As for Atiku Abubakar, in his last attempt he gained 25% of the votes cast in some four southern states. He even won in three. This time around, the chance of him mounting serious challenge in the south is very slim. The PDP structure he used then is currently battered and in no position to mobilise votes. Even when most of their members have migrated to the ADC, the sentiment of the south spending eight years in the presidency would deny Atiku of votes.


Atiku might meet the 25% condition in the 19 northern states. Even at then, he needs additional five states in the south to get his presidential arithmetic right. Which five southern states are giving him 25%, with both President Bola Ahmed Tinubu and Peter Obi on the ballot? The math is definitely not matching!

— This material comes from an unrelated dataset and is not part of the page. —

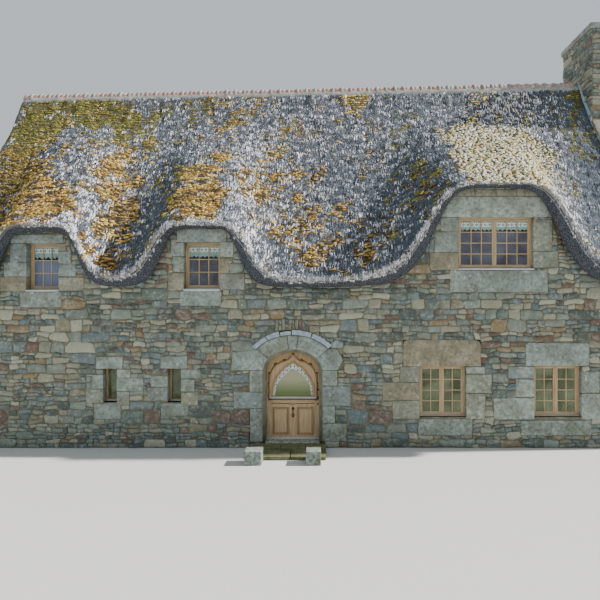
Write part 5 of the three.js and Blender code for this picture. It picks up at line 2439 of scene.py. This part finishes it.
@dataclass
class Joinery:
    """Oak windows: casements with mouldings and glazing bars, glass and the lace behind the upper panes."""

    upright: bpy.types.Material
    level: bpy.types.Material
    clear: bpy.types.Material
    sky: bpy.types.Material
    green: bpy.types.Material
    dim: bpy.types.Material
    lace: bpy.types.Material
    drip: bpy.types.Material
    iron: bpy.types.Material
    bar: float = 0.022
    frame: float = 0.036
    stile: float = 0.052
    thick: float = 0.05
    lap: float = 0.038
    slit_share: float = 0.45
    scallop: float = 0.1
    notch: float = 0.17
    fullness: float = 1.25

    def build(self) -> None:
        """Builds every window in place of the CAD's frames and glass."""
        for window in WINDOWS:
            self.window(window)

    def box(self, gather: Gather, lift: Lift, patch: Patch, depth: Flat,
            finish: int, arris: float = 0.004) -> None:
        """Adds a bevelled bar that fills a patch of the window's plane."""
        built = slab(patch.corners(), depth, lift)
        bmesh.ops.bevel(built, geom=list(built.edges), offset=arris, segments=1, affect="EDGES")
        gather.add(shape_of(built), finish)

    def surround(self, gather: Gather, lift: Lift, outer: Patch, wide: Point,
                 depth: Flat) -> Patch:
        """Adds four bars round a patch.

        Args:
            gather: the mesh they go into.
            lift: the window's plane.
            outer: the patch that they line.
            wide: the width of the sides, the bottom and the top.
            depth: their near and far faces.

        Returns:
            The patch that is left open.
        """
        side, bottom, top = wide
        inner = Patch(outer.left + side, outer.right - side, outer.low + bottom, outer.high - top)
        self.box(gather, lift, Patch(outer.left, inner.left, outer.low, outer.high), depth, 0)
        self.box(gather, lift, Patch(inner.right, outer.right, outer.low, outer.high), depth, 0)
        self.box(gather, lift, Patch(inner.left, inner.right, outer.low, inner.low), depth, 1)
        self.box(gather, lift, Patch(inner.left, inner.right, inner.high, outer.high), depth, 1)
        return inner

    def window(self, window: Window) -> None:
        """Builds one window.

        Args:
            window: the window's measures.
        """
        lift = wall_point(window.side, HALF_DEPTH)
        hole, back, lap = window.hole, window.recess, self.lap
        slit = "slit" in window.name
        slim = self.slit_share if slit else 1.0
        gather = Gather(f"joinery_{window.name}", [self.upright, self.level, self.drip, self.iron])
        outer = Patch(hole.left - lap, hole.right + lap, hole.low + 0.001, hole.high + lap)
        wide = (lap + self.frame * slim, self.frame * 0.9 * slim, lap + self.frame * 0.8 * slim)
        framed = self.surround(gather, lift, outer, wide, (back + 0.001, back + self.thick))
        drip = Patch(hole.left, hole.right, hole.low, hole.low + 0.016)
        self.box(gather, lift, drip, (back - 0.035, back + 0.004), 2, 0.003)
        foot = Patch(framed.left - 0.01, framed.right + 0.01, framed.low - 0.012, framed.low + 0.03)
        self.box(gather, lift, foot, (back - 0.022, back + 0.012), 1, 0.006)
        width = (framed.right - framed.left) / window.leaves
        panes = []
        for leaf in range(window.leaves):
            left = framed.left + width * leaf
            sash = Patch(left + 0.002, left + width - 0.002, framed.low + 0.002, framed.high - 0.002)
            sides = self.stile if window.leaves > 1 else self.stile * 0.7
            wide = (sides * slim, self.stile * 1.1 * slim, self.stile * 0.8 * slim)
            opened = self.surround(gather, lift, sash, wide, (back + 0.006, back + self.thick - 0.004))
            panes.append(opened)
            self.bars(gather, lift, opened, window.panes, back)
        if window.leaves > 1:
            middle = (framed.left + framed.right) / 2
            cover = Patch(middle - 0.02, middle + 0.02, framed.low, framed.high)
            self.box(gather, lift, cover, (back - 0.008, back + 0.01), 0, 0.006)
        gather.build(replaces=[] if slit else [f"window_frame_{window.name}"])
        self.glazing(window, lift, panes)
        if window.lace:
            self.curtains(window, lift, panes)

    def bars(self, gather: Gather, lift: Lift, opened: Patch,
             panes: tuple[int, int], back: float) -> None:
        """Adds the glazing bars of one casement.

        Args:
            gather: what the piece's shapes are gathered in.
            lift: what carries a point of the wall's plane, with its depth, into the shared frame.
            opened: the casement's opening.
            panes: how many panes it has across and up.
            back: the frame's depth in the wall.
        """
        depth = (back + 0.012, back + 0.034)
        for i in range(1, panes[0]):
            x = blend(opened.left, opened.right, i / panes[0])
            bar = Patch(x - self.bar / 2, x + self.bar / 2, opened.low, opened.high)
            self.box(gather, lift, bar, depth, 0)
        for i in range(1, panes[1]):
            z = blend(opened.low, opened.high, i / panes[1])
            bar = Patch(opened.left, opened.right, z - self.bar / 2, z + self.bar / 2)
            self.box(gather, lift, bar, (depth[0] + 0.001, depth[1] - 0.001), 1)

    def glazing(self, window: Window, lift: Lift, panes: Sequence[Patch]) -> None:
        """Builds one window's glass, a thin sheet in each casement.

        Args:
            window: the window's measures.
            lift: what carries a point of the wall's plane, with its depth, into the shared frame.
            panes: the casements' openings.
        """
        # The front glass colours are painted reflections; the rear's dim glass is painted shade for the room
        # behind.
        front = [self.clear, self.sky] if window.lace else [self.green]
        gather = Gather(f"glazing_{window.name}", front if window.side is Facing.FRONT else [self.dim])
        near = window.recess + 0.026
        for pane in panes:
            border = [pane.high - (pane.high - pane.low) / window.panes[1]] if window.lace else []
            parted = [pane.low - 0.01, *border, pane.high + 0.01]
            for low, high in zip(parted, parted[1:]):
                sheet = Patch(pane.left - 0.01, pane.right + 0.01, low, high)
                below = 1 if border and low < pane.low else 0
                gather.add(shape_of(slab(sheet.corners(), (near, near + 0.004), lift)), below)
        gather.build(replaces=[f"window_glass_{window.name}"])

    def curtains(self, window: Window, lift: Lift, panes: Sequence[Patch]) -> None:
        """Hangs a gathered strip of lace with a scalloped hem behind the top panes of one window.

        Args:
            window: the window's measures.
            lift: what carries a point of the wall's plane, with its depth, into the shared frame.
            panes: the casements' openings.
        """
        for number, pane in enumerate(panes):
            drop = (pane.high - pane.low) / window.panes[1]
            columns, rows = 60, 6
            points, faces, flow = [], [], []
            width, hang = pane.right - pane.left + 0.02, drop * 0.95
            for j in range(rows + 1):
                for i in range(columns + 1):
                    a = pane.left - 0.01 + width * i / columns
                    notch = self.notch * abs(math.cos(math.pi * (a - pane.left) / self.scallop))
                    below = hang * (1 - notch) * j / rows
                    fold = 0.007 * math.sin(i * 1.15) + 0.003 * math.sin(i * 2.7 + 1.0)
                    points.append(lift(a, pane.high + 0.012 - below, window.recess + 0.044 + fold * 0.8))
                    flow.append((a, below - 0.04, 0.0))
            for j in range(rows):
                for i in range(columns):
                    start = j * (columns + 1) + i
                    faces.append((start, start + columns + 1, start + columns + 2, start + 1))
            gather = Gather(f"lace_{window.name}_{number + 1}", [self.lace], smooth=True)
            gather.add(Shape(points, faces))
            cloth = gather.build()
            own = cloth.data.attributes.new("flow", "FLOAT_VECTOR", "POINT")
            own.data.foreach_set("vector", np.array(flow, dtype=np.float32).ravel())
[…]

For Peter Obi, in particular, it appears he is chasing power with faulty calculations. The everyday anger of Nigerians does not seriously impact election outcomes. The prices of rice and gari rarely influence their choice of leaders. Nigerians rain curses on their elected representatives but still go ahead to vote them on election day. Identity questions – religion and ethnicity – are yet veritable determinants of the choices voters make. The 2027 presidential election won’t be particularly different! 


On a lighter note, before Peter Obi parted way with the Atiku-led coalition, their supporters never failed to remind whoever cared to listen how the 2027 election would be a contest between Nigerians and the ruling APC. Now that the two leaders are approaching the election as distinct opposition, it will be interesting to see how two factions of “Nigerians” will fare against the APC.


The math of winning a presidential election is not just about getting the highest number of votes nationwide. The constitution requires both numerical majority and geographical spread. That would not have been a source of worry if Atiku Abubakar and Peter Obi are on the same ticket. But votes are not wishes, and the opposition parties particularly need reality check to know their true strength. When they work at cross-purpose, power remains where it is.